From that day on, for 44 months, Borovac lived every day not knowing if she, her two daughters, her husband or anyone else would survive. She lived just past the Serbian-controlled area; the basement of her home became a bunker.
"I sent my children to school every day because that is how normal children have to live, even though I knew they were risking their lives. I went to work every day, even though I knew I was risking my own life.
"In the middle of the insanity, normalcy seemed to be the only thing that could save us. And we knew that that was the only way to protect what we most believe in - the multicultural, multi-religious tolerance that we cherish. You can never know your own strength until you actually must be strong in order to survive."

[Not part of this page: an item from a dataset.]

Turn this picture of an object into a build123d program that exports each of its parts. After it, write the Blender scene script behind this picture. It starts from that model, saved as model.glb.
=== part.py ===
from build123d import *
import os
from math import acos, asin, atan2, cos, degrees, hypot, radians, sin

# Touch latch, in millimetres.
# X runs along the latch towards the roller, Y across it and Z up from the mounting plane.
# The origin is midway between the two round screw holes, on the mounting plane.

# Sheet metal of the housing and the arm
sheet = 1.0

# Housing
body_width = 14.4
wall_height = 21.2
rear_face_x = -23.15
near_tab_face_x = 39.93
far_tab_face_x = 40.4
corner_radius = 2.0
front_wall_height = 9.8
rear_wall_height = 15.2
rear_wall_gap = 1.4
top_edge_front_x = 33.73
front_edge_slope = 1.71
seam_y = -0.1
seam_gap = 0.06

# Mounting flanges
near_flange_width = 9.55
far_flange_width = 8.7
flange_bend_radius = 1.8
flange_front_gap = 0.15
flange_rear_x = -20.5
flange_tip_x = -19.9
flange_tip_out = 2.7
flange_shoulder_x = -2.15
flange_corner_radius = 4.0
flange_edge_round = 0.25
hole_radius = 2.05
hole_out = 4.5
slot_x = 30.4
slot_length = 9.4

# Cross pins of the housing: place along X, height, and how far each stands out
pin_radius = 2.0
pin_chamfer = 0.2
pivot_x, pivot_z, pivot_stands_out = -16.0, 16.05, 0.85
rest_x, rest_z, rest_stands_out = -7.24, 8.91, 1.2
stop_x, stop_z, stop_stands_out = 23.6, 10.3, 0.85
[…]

And yet, as she and all of Sarajevo suffered, the world refused to intervene.
The flicker of hardness again.
"Yes, that is difficult to understand, to explain. The world responded too slowly, maybe because it takes a long time for everything to become clear."

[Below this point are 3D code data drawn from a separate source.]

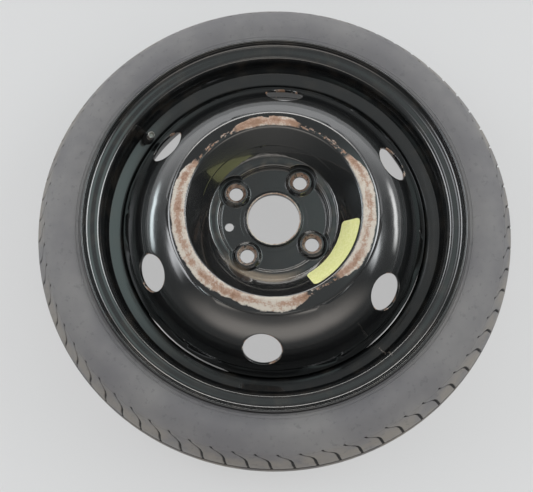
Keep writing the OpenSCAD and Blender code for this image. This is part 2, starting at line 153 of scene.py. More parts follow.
def quads_of(shape, closed_rows, closed_columns, first):
    """Corner numbers of the quads of a grid stored row after row, joined end to end where it is closed."""
    rows, columns = shape[:2]
    row = np.arange(rows if closed_rows else rows - 1)[:, None]
    column = np.arange(columns if closed_columns else columns - 1)[None]
    right, down = (column + 1) % columns, (row + 1) % rows
    corners = [row * columns + column, row * columns + right, down * columns + right, down * columns + column]
    return np.stack(np.broadcast_arrays(*corners), -1).reshape(-1, 4) + first


def volume_of(points, quads):
    """Signed volume: a sixth of the triple products of all triangles."""
    a, b, c, d = (points[quads[:, k]] for k in range(4))
    return ((a * np.cross(b, c)).sum() + (a * np.cross(c, d)).sum()) / 6


def put(name, data):
    """A new object in the scene."""
    made = bpy.data.objects.new(name, data)
    bpy.context.scene.collection.objects.link(made)
    return made


def make_piece(name, grids, replaces, depth=None):
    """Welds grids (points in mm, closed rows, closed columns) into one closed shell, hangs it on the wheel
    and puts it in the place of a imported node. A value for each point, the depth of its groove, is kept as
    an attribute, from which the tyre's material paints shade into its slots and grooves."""
    points, quads, count = [], [], 0
    for grid, closed_rows, closed_columns in grids:
        points.append(grid.reshape(-1, 3))
        quads.append(quads_of(grid.shape, closed_rows, closed_columns, count))
        count += len(points[-1])
    points, quads = np.concatenate(points), np.concatenate(quads)
    _, first, where = np.unique(np.round(points * 1000).astype(np.int64), axis=0, return_index=True,
                                return_inverse=True)
    points, quads = points[first], where.reshape(-1)[quads]
    volume = volume_of(points, quads)
    quads = quads[:, ::-1] if volume < 0 else quads
    faces = [list(dict.fromkeys(q)) for q in quads.tolist()]
    mesh = bpy.data.meshes.new(name)
    mesh.from_pydata((points * MM).tolist(), [], [f for f in faces if len(f) > 2])
    mesh.polygons.foreach_set("use_smooth", np.ones(len(mesh.polygons), bool))
    if depth is not None:
        mesh.attributes.new("depth", "FLOAT", "POINT").data.foreach_set("value", depth.reshape(-1)[first])
    mesh.update()
    piece = put(name, mesh)
    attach(piece, "wheel")
    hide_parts(replaces)
    print(f"{name}: {len(faces)} quads, {abs(volume) / 1000:.1f} cubic centimetres")
    return piece


def capped(rings):
    """Rings in a row, and at each end one more that has shrunk to its middle, which closes the tube."""
    ends = [np.repeat(rings[[k]].mean(1, keepdims=True), rings.shape[1], 1) for k in (0, -1)]
    return np.concatenate([ends[0], rings, ends[1]])


def turns(count, start=0.0):
    """Equal angles round the axis, in radians, from `start` degrees."""
    return np.radians(start) + np.arange(count) * 2 * math.pi / count


def smooth(x):
    """0 below 0, 1 above 1, and the curve 3 x^2 - 2 x^3 between."""
    x = np.clip(x, 0, 1)
    return x * x * (3 - 2 * x)


# %% [markdown]
# The driving sizes are those of the wheel itself: a 15 inch rim, 4 inches wide, whose middle lies 45 mm
# behind the hub face. Heights count from the hub face, outwards upwards.

# %% Sizes of the rim
SEAT_R = 190.1
MID_Z = -45.0
RIM_T = 2.4
FLANGE_Z = MID_Z + 50.8
LIP_R = SEAT_R + 17.3
LIP_Z = FLANGE_Z + 11.1
SEAT_TAPER = math.tan(math.radians(5))
SEAT_END_R = SEAT_R - 14.8 * SEAT_TAPER
LEDGE_SLOPE = math.radians(20)
WELL_R = 170.5
LEDGE_R, LEDGE_Z = 184.8, FLANGE_Z - 29
WELL_Z = LEDGE_Z - (LEDGE_R - WELL_R) * math.tan(LEDGE_SLOPE)
flange_corners = [
    (LIP_R, LIP_Z, 0), (LIP_R, FLANGE_Z, 9.5), (SEAT_R, FLANGE_Z, 4.8), (SEAT_END_R, FLANGE_Z - 14.8, 6),
    (SEAT_END_R + 1.3, FLANGE_Z - 19.3, 2.5), (SEAT_END_R - 0.6, FLANGE_Z - 23.3, 4),
]
print("bead seats", 2 * SEAT_R, "mm across, lips", 2 * LIP_R, "and well", 2 * WELL_R)


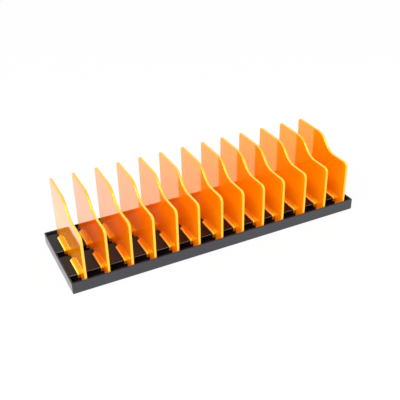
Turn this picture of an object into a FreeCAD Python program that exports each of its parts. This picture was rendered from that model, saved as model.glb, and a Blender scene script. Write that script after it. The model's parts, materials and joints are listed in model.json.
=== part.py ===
import FreeCAD, Part
import math
import os

import Sketcher

# Plier rack: a long shallow tray, two lengthwise rails screwed to its floor, and a row of upright
# dividers that clip onto the rails and slide along them. Pliers stand between the dividers.
#
# Frame: X runs along the rack, +Y to its rear, +Z up. The origin is in the plane that the rack
# stands on, under the middle of the tray. All sizes are in millimetres.

# How far each divider stands from its place in an even row, from left to right.
# They are set by hand along the rails, so the row is not quite even.
HAND_SET = (2.6, 0.6, -0.2, -1.5, -1.9, -3.2, -2.0, -2.7, -3.6, -4.6, -1.9, 0.5, 1.7)
DIVIDER_COUNT = len(HAND_SET)

DRIVING_SIZES = (
    ("tray_length", 400.0),
    ("tray_depth", 120.0),
    ("tray_height", 14.8),
    ("tray_wall", 2.0),
    ("tray_floor", 2.2),
    ("tray_corner", 1.6),
    ("tray_inner_corner", 0.8),
    ("tray_edge", 0.45),
    ("foot_length", 30.0),
    ("foot_width", 12.0),
    ("foot_height", 1.6),
    ("foot_edge", 0.3),
    ("foot_recess", 0.8),
    ("foot_recess_gap", 0.2),
    ("foot_corner", 2.0),
    ("foot_spacing_x", 170.0),
    ("foot_spacing_y", 50.0),
    ("rail_width", 41.8),
    ("rail_below_rim", 2.2),
    ("rail_flange", 2.6),
    ("rail_leg", 2.0),
    ("rail_overhang", 2.2),
    ("rail_end_gap", 0.3),
    ("rail_edge", 0.7),
    ("front_rail_y", -20.6),
    ("rear_rail_y", 33.4),
    ("boss_diameter", 7.5),
    ("boss_bore", 3.0),
    ("boss_bore_depth", 7.0),
    ("screw_spacing", 150.0),
    ("screw_shank", 2.9),
    ("screw_length", 8.5),
    ("screw_head", 5.8),
    ("screw_head_height", 1.45),
    ("screw_head_sink", 0.05),
    ("screw_cone", 1.35),
    ("screw_point", 0.7),
    ("screw_slot_width", 0.9),
    ("screw_slot_length", 3.2),
    ("screw_slot_depth", 1.0),
    ("screw_hole", 3.4),
    ("screw_sink", 1.4),
    ("divider_pitch", 30.76),
    ("divider_thickness", 3.2),
    ("divider_depth", 115.2),
    ("divider_top", 94.3),
    ("divider_ledge", 73.7),
    ("divider_brow_y", 1.9),
    ("divider_brow_radius", 23.0),
    ("divider_front_radius", 6.5),
    ("divider_rear_radius", 4.0),
    ("divider_edge", 0.9),
    ("tongue_gap", 0.3),
    ("tongue_floor_gap", 0.6),
    ("rear_tongue_drop", 6.0),
    ("deck_gap", 0.2),
    ("clip_width", 4.0),
    ("clip_length", 31.0),
    ("clip_rise", 5.0),
    ("clip_lip", 1.4),
    ("clip_nose", 5.0),
    ("clip_edge", 0.3),
    ("clip_root", 0.6),
    ("hook_thickness", 1.2),
    ("hook_rise", 0.9),
    ("hook_drop", 5.2),
    ("barb_height", 2.4),
    ("barb_face", 0.5),
    ("barb_lead", 0.2),
    ("barb_reach", 0.9),
    ("join_overlap", 0.5),
)
SET_SIZES = tuple(
    (f"set_of_divider_{number}", offset) for number, offset in enumerate(HAND_SET, start=1)
)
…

Then, a mayor aware of her city's desperate need for foreign aid, she adds, "And we thank the United States very much."
Borovac says that despite the horrors, most of Sarajevo's residents remained in the city. "We lived together and helped each other, no matter what our culture or religion, and that was our victory. In some ways, the war made us even stronger."
But the city was devastated.
"We were left with no money, no work because factories and businesses had been destroyed, no tax base and thousands of displaced refugees who crowded into Sarajevo. But now, only 15 years later, we have reconstructed and rebuilt most of the city. And we are building monuments - attesting to our own strength and to honor the thousands who died."

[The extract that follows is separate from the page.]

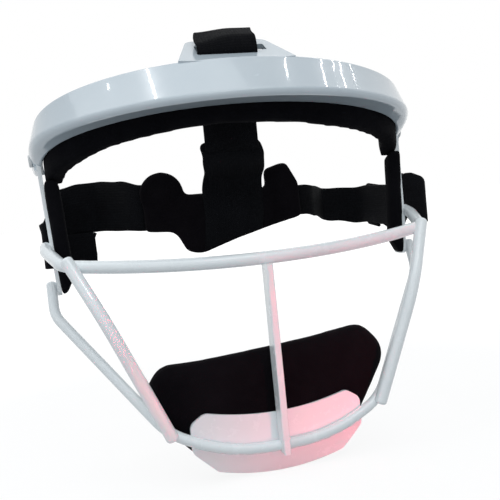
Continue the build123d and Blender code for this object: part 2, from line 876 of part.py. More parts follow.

Bosnia-Herzegovina is not a member of the European Union, so it is not entitled to structural funds. Borovac does say that the city is benefiting from donations, both from states and foundations, but while attending the Mayors Conference made an impassioned plea for mayors throughout the world to encourage their cities and their countries to contribute.
She also notes that businesses are coming back, as is foreign investment, especially from neighboring Slovenia, Croatia and Austria.
With a broad, proud smile she notes that Sarajevo was recently listed by "Lonely Planet" as the 43rd most desirable city to live in and visit in the entire world.
Yet she also readily acknowledges that Sarajevo has a very long way to go. "There is a tremendous need for social assistance, both financial and psychological. There are many people who are poor, who do not have enough to eat. And we really do not have enough to help everyone. People and NGOs from around the world have donated to civil organizations that help these people and have built institutions such as kindergartens and schools."
And the trauma remains. "Every one in Sarajevo was traumatized. We suffer wounds that you can see only after a decade or more. My children were young then, today I'm already a grandmother, but I remember the sounds of the shooting, the fear.
"Our children grew up before their time. Somehow, they seemed to understand the situation better. Perhaps children understand better than adults that there is no justice.
"But, despite everything, our children do not hate. They will never forget what happened to us, but they do not hate. And now we are all living together again, and growing strong. We need each other."
She reveals that she is particularly concerned about the victims of the mass rape that became an integral part of the Serbs' war against Bosnia. While rape has always been a part of war, rarely was rape ever used so deliberately as a tool of subjugation and annihilation.
The rape campaign was particularly brutal in the Grbavica region of the city, which was held by the Serbs.
"We must support these women. Some of them still have not yet come forward to tell their stories and they are suffering alone, silently. They will never be the same, but we must help them."
Borovac is thankful for the donations and treatments offered by non-governmental and feminist organizations from throughout the world, but says that that is not enough. She is one of the leaders of a move toward legislation that would provide state-sponsored treatments and benefits for these women, and has publicly called for the countries of Serbia and Montenegro to take responsibility for their leaders' crimes.
Recently, Milosevic died in his cell in The Hague, where he was being tried by the United Nations' International Criminal Tribunal for the Former Yugoslavia, for crimes against humanity.
Borovac sighs. "It would have been better if he had lived, to receive his punishment. For the families of the victims, there would be closure. There are other criminals, too, and we trust the court in The Hague. We need justice and truth to heal. Each of us has his or her own story, and the process at The Hague confirms that our stories our true.
"This justice is very important for the next generation."
She says that the fact that she is a Muslim and a woman has little to do with her position as a mayor.
"I don't think people care about this. Our needs are very great. The voters care if I can do the job, if I have the experience, knowledge and ability to solve our problems."
Although she had long been involved in municipal and regional politics, she says that she decided to go into office, because "women are more rational. And I realized that unless we move to the front of the stage, we will not be able to influence the future."
She concludes by saying that she sees similarities between Jerusalem and Sarajevo. "I see the different religions here, the different skin colors, the different clothing. And it seems to me that everyone feels comfortable here. People on the streets seem happy and give me a feeling that I would like to return. I will return."
As a Muslim, was she comfortable here?
She seems oblivious to, or unwilling to comment on, the question.
"Why do you ask me this? I feel very good here, but so many people from Israel are asking me how I, a Muslim, feel. Why should I not feel good? Being a Christian, a Jew, a Muslim or a Pravoslavian - what does it matter? If you were to come to Sarajevo, no one would ask you how you feel as a Jew.
"Our differences should be something we value, something that enriches us. We should embrace our differences. If you can do that, as we are, then you will find peace."